His story sounds extreme, but the principles which operated in his life and also in the life the Gospel writer Mark, are just as relevant in our experiences.  Russ saw people – people far from God; Chinese Buddhists fleeing oppression in Vietnam.  He had a couple of options.  He could ignore them as lost, and not his problem.  Or he could be with them, seeing them as people in need of love, people God desperately wanted to redeem and reclaim.  That’s what we all are – people God wants to reclaim as sons and daughters.  Like Jesus at the sea shore, Russ stepped into the crowd intent on helping. 

Once Russ saw this young family as God saw them, he took them in and recognized the environments of engagement.  The parents were unresponsive, so he did not spend unfruitful time trying to evangelize them when to do so would just ignite hostility.  He loved them and shared his home with them.
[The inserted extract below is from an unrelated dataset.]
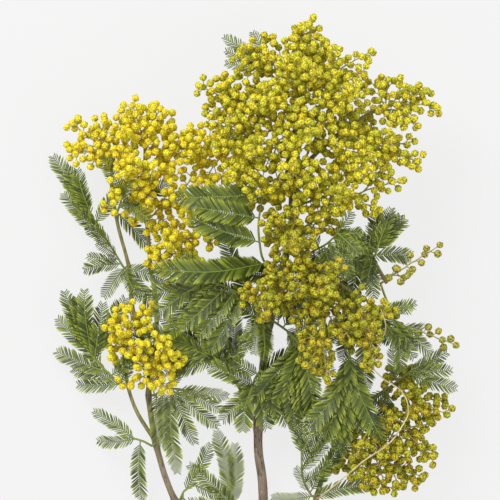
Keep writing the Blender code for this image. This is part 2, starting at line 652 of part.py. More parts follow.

            Because of his generosity, the parents allowed him to take the children to an environment of teaching – Sunday school.  There, the Gospel we taught to those kids over and over, and when they became adults, they received Jesus and were baptized. 

            Likewise, Mark the Gospel writer, recognized his time and the needs of people in his time.  In churches where Mark worshipped in 65 AD, he dealt with confusion over this new thing, Christianity.  There were many questions.  His response was to write a gospel – the story of Jesus.  He wrote to show how Jesus loved those far from God.  In his descriptions he showed how Jesus’ followers could do as the Master had done and reach out in Jesus’ name both in Jewish and Gentile communities.  Mark’s Gospel, when first written, would be read aloud in assemblies of Christians.  The entire account would be read in one sitting, with questions to follow.  Great discussions would ensue.  In these times, Mark and other leaders could stress that followers of Jesus go to the world, to the crowd to be with people.

            Adopting refugee families.  Writing Gospels.  What call is God sending into your life and mine?  Don’t overanalyze the question.  Consider the everyday places of your life, the skills you already possess, your natural personality style, and the people you already know.  We are called to the crowd, to share Jesus in a way that we will be heard.  We are called to be with people, especially those who don’t know Him.

            Today the crowd is not lingering beside the sea, looking for a good rabbi.  The crowd is all over the world.  In blog chats, on Facebook, Twitter.  The crowd is gathering in your neighborhood, or at the coffee pot in your office. 

            When conversation strikes up, we listen so intently and compassionately, others feel safe talking to us.  We know the Gospel.  We know we are sinners, so we see all other sinners with love, as people God wants to reclaim as sons and daughters.  We recognize when the time is right and the environment is appropriate.  And then we openly share the good news of Jesus.